Education and learning have long been associated as a gateway to creating a better life for oneself, especially in the United States, where elementary-high school education stresses almost exclusively the value in obtaining a degree. Framing education from a Native American perspective, numerous complications become apparent when considering current Native student’s ability to complete lower education. Numerous native students are positioned in the role of an outsider within public school systems and continually, both inadvertently and explicitly, conditioned to withdraw from engaging in their education.  Many of these obstacles stems from historical events, a lack of representation and understanding for cultural beliefs, and a deficit of monitored government assistance, exacerbated by systematic abuses and discrimination, potentially leading and correlating to cyclical problems in obtaining employment, housing, and good mental health.

            Analyzing the statistics, Native students disproportionately receive disciplinary action in school and are suspended or expelled at two times the rate of their white counterparts (Clarren 13). When students miss school due to these circumstances, particularly when incidents compound the others, they begin to develop gaps in their learning that has been proven to influence significantly their math and reading comprehension skills. Suspension and expulsion additionally work to push native students out of public education, usually resulting in increased drop-out rates or attending virtual schools. Although these virtual schools provide an alternative to students who may not be able to complete a more traditional education, often times these online courses lack the dynamic element of engagement that help to create lasting imprints of understanding.
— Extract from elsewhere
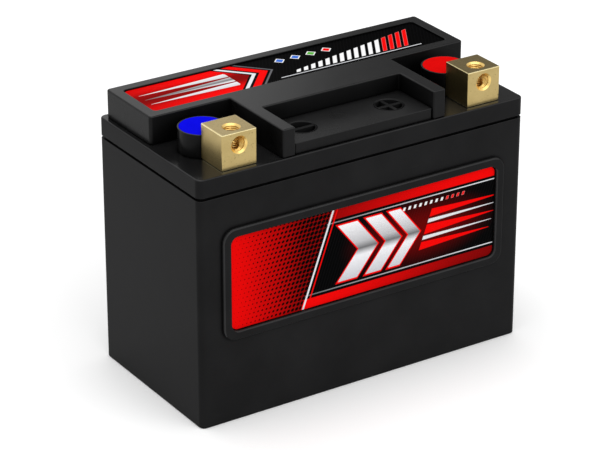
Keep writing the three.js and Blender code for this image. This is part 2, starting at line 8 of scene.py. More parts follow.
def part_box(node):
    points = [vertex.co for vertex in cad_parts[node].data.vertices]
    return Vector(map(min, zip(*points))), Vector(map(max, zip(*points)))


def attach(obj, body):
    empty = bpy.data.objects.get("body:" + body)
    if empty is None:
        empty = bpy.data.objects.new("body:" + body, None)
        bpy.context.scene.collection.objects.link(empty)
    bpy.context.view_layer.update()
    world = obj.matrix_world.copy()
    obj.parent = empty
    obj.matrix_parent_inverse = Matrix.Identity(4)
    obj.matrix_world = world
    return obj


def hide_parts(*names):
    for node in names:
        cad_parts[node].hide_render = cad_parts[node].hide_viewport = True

            Various studies reveal that when poverty is accounted for as a barrier to education, ethnicity and race are still prevalent barriers to open public education. Considering just the content of lesson plans throughout the United States education system demonstrates an outdated model of tribal perspectives. A vast majority of student exposure to Native American history and cultural reflects backwards imperialist narratives, largely beginning and ending with Christopher Columbus, Thanksgiving, and Pocahontas (Clarren 15). This can be indescribably harmful to the native student’s concept of self, leaving them vulnerable to feeling the burdens of othering, a concept in which native students become acutely aware of the ways in which they stand out from their peers. In adolescent years, this issue stands dominant against pressures to fit in with peers and feel accepted. In the ethnographic study conducted and described in “Strategy and Resistance: How Native American Students Engage in Accommodation in Mainstream Schools,” Masta discusses how 8th grade students felt proud of their Native American identity, but typically felt alienated by their peers for engaging in tribal traditions and events which inadvertently lead to withdrawal from interacting in academic settings with peers. The tensions that arise between a white centered perspective of education and create a diverging three methods of how native students navigate as explored by Masta, this manifests through cultural knowledge, academic knowledge, and survival knowledge. Understanding how these intersect is crucial to better understanding the native experience, because at the core of self-identity also relies on how one’s identity interacts with the social sphere in which that person is positioned, which in turn has the potential to determine how much of the self, one feels comfortable and safe exposing.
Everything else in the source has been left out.